Incorporation of cellulose nanocrystals (CNXs) into polymer nanofibers would be
advantageous over CNTs because the precursor cellulose in CNXs is obtained from an abundant
bioresource. Also, CNXs are less expensive, simple to produce, and, most importantly, are
biocompatible and biodegradable. Excellent chemical and thermomechanical properties of CNXs
have been reported (18,19), making them suitable candidates as a reinforcing, disperse phase in
polymer matrices (20-23). CNXs can be produced from a variety of cellulose sources including
wood, cotton, sisal, ramie, tunicate, fungi or bacteria (24). Bacterial CNXs have been
successfully incorporated into hydrophilic poly(ethylene oxide) nanofibers, and an increase in
modulus, strength, and strain at break were observed (17). Recently, we have successfully used
CNXs as a reinforcing phase in composites made from synthetic hydrophobic matrices (25).
In this work we propose a novel combination of biodegradable CNXs from natural fibers
as reinforcing material in PCL nanofibers via electrospinning. The resulting composites were
developed to overcome the otherwise low mechanical strength of neat PCL nonwovens.
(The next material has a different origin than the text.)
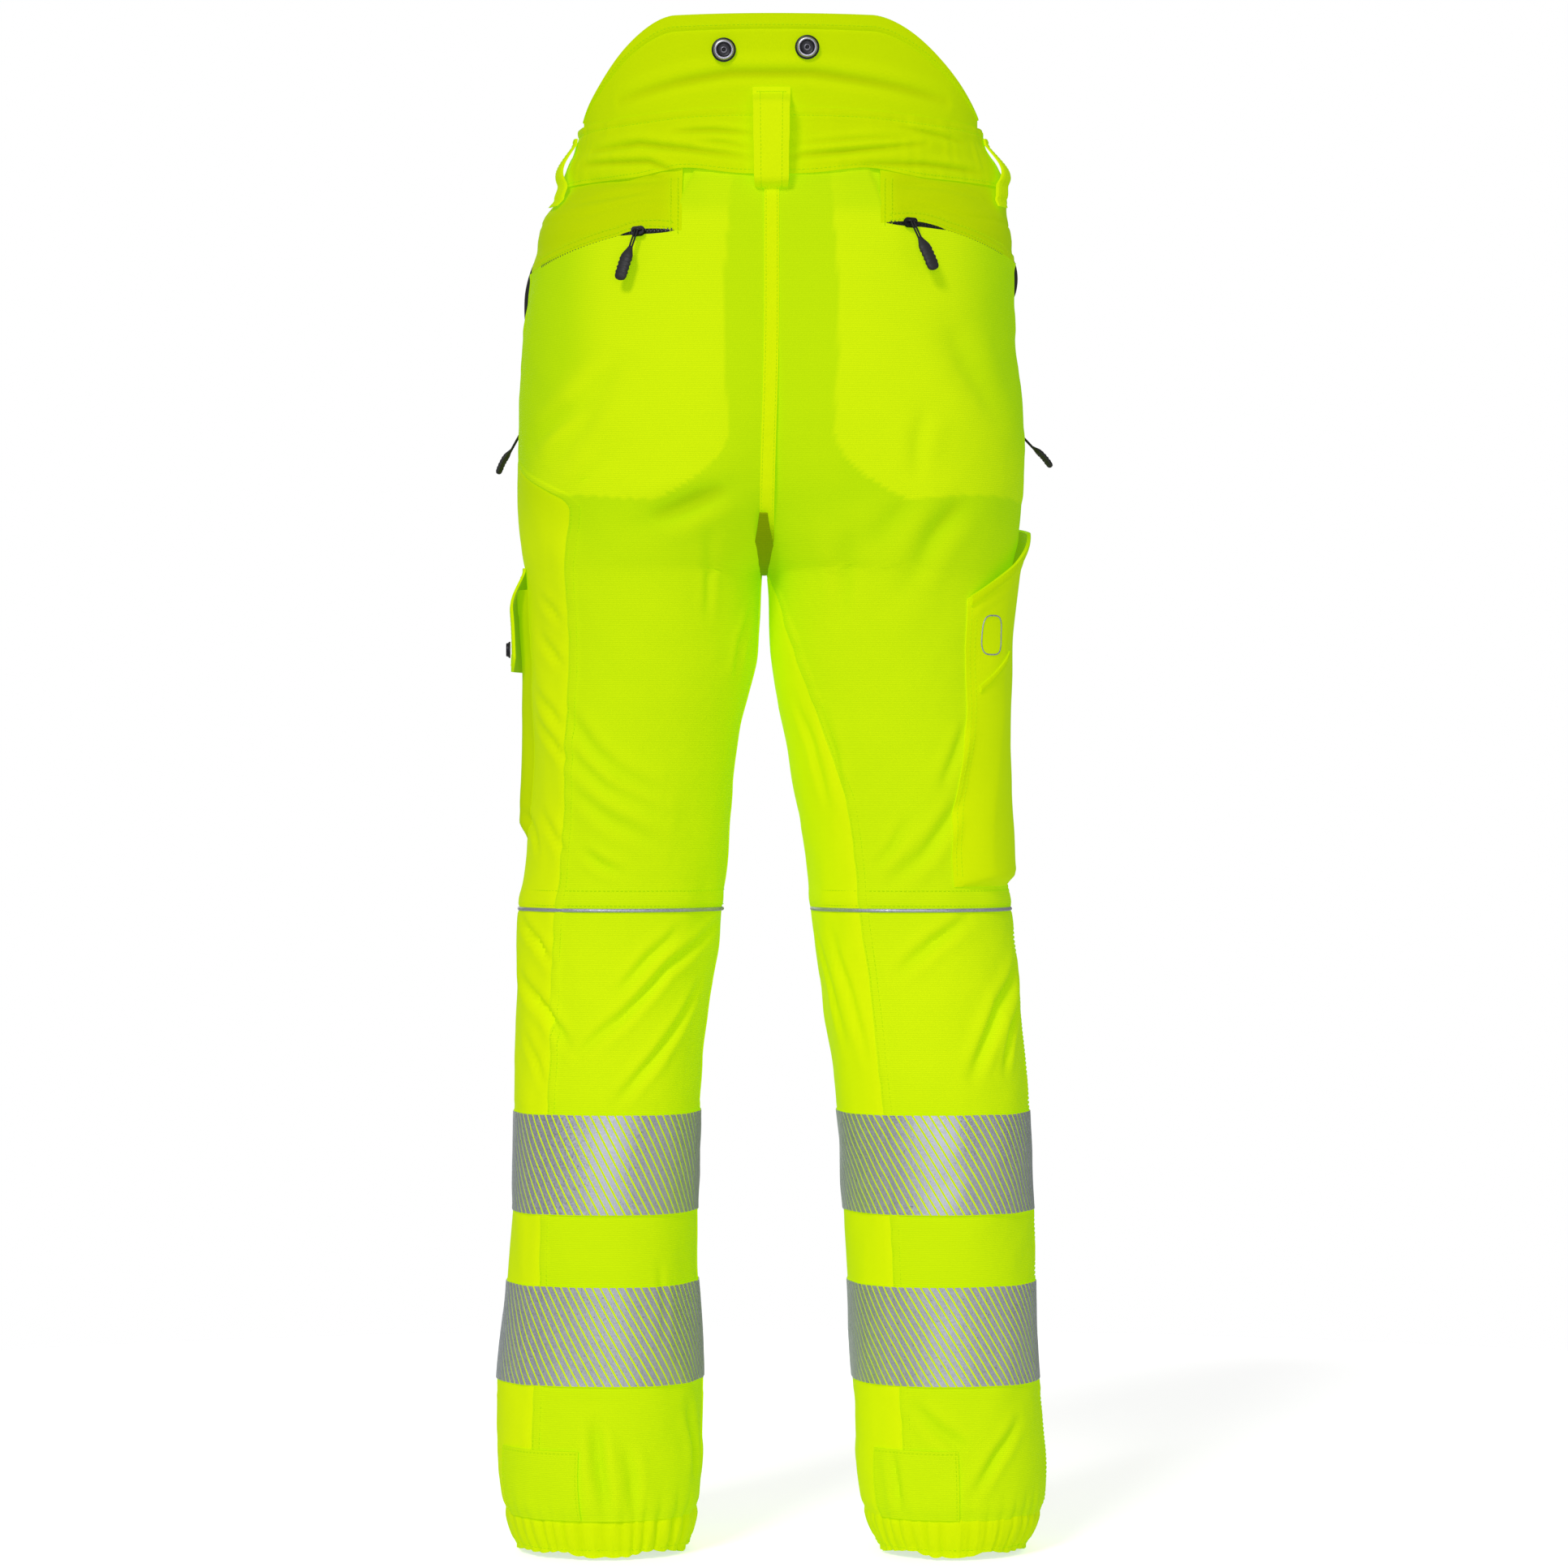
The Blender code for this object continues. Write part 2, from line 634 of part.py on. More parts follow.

The
grafting of low molecular weight polycaprolactone diol chains onto the surfaces of cellulose
nanocrystals and their incorporation in electrospun PCL matrices were also investigated. The
effect of such functionalization was addressed in an effort to improve their compatibility with the
continuous phase. Finally, the main structural and thermomechanical features of the developed
composite nanofibers were addressed for various CNXs loadings.